Ecosystem Expansion and AI Factories
NVIDIA’s expanded collaboration with CoreWeave underscores how AI infrastructure is scaling beyond traditional hyperscalers. The concept of “AI factories” (large, purpose-built environments optimized for continuous training and inference) reflects enterprise demand for predictable performance and capacity as AI workloads become business-critical.

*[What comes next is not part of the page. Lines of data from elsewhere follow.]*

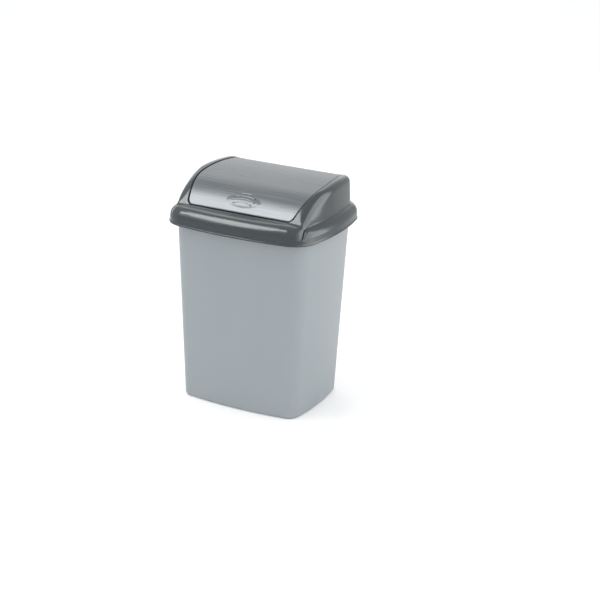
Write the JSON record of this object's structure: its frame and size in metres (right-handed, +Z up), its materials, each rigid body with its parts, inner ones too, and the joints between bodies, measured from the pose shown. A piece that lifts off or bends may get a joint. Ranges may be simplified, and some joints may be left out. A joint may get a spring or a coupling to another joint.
{
  "type": "swing-lid waste bin",
  "caption": "Tapered kitchen waste bin with bowed walls, a lift-off lid frame and a curved two-way swing flap with an oval push dish.",
  "frame": {"origin": "centre of the bin's footprint on the floor, at the foot rim's underside", "axes": "+Z up, -Y towards the front where the flap is pushed, +X to the user's right when facing the front"},
  "size_m": [0.345, 0.289, 0.4713],
  "materials": {
    "bucket_plastic": "satin silver-grey moulded plastic",
    "frame_plastic": "glossy anthracite moulded plastic",
    "flap_metallic": "silver metallic plastic with faint brushed streaks",
    "pin_plastic": "dark natural plastic"
  },
  "bodies": {
    "bin": {"bin_body": "bucket_plastic"},
    "lid": {"lid_frame": "frame_plastic"},
    "flap": {"swing_flap": "flap_metallic", "left_pivot_pin": "pin_plastic", "right_pivot_pin": "pin_plastic"}
  },
  "joints": [
    {"name": "lid_lift", "type": "slide", "parent": "bin", "child": "lid", "axis": [0, 0, 1], "range_m": [0, 0.12]},
    {"name": "flap_swing", "type": "hinge", "parent": "lid", "child": "flap", "pos_m": [0, -0.00411, 0.4618], "axis": [1, 0, 0], "range_deg": [-75, 80]}
  ]
}
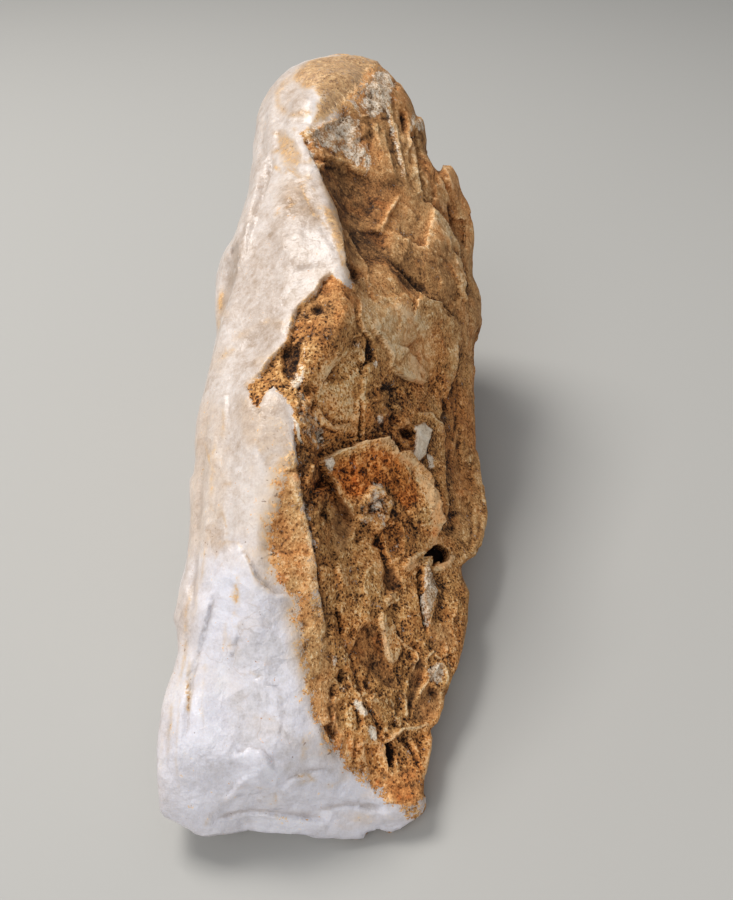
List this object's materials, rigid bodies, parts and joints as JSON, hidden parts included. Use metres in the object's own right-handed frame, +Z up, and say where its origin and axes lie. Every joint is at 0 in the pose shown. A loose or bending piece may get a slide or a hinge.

From a market perspective, this suggests that developers will increasingly consume AI capabilities as part of vertically integrated platforms rather than assembling bespoke stacks. While this can reduce integration friction, it also raises new questions around portability, cost governance, and long-term architectural flexibility. These are areas where developers and platform teams will need to stay deliberate and data-driven.
Looking Ahead
Looking forward, NVIDIA’s January announcements point to a market where AI development is defined less by individual frameworks or models and more by end-to-end system design. Open-source reasoning models, co-designed hardware platforms, and developer-accessible AI systems are converging into a new default operating model for AI-native applications.
For developers, this shows that success will likely depend on understanding how models, infrastructure, and deployment environments interact, not just on selecting the “best” model. As AI adoption accelerates across industries, teams that can reason about cost, safety, latency, and scalability at a system level may be better positioned to translate experimentation into reliable production outcomes.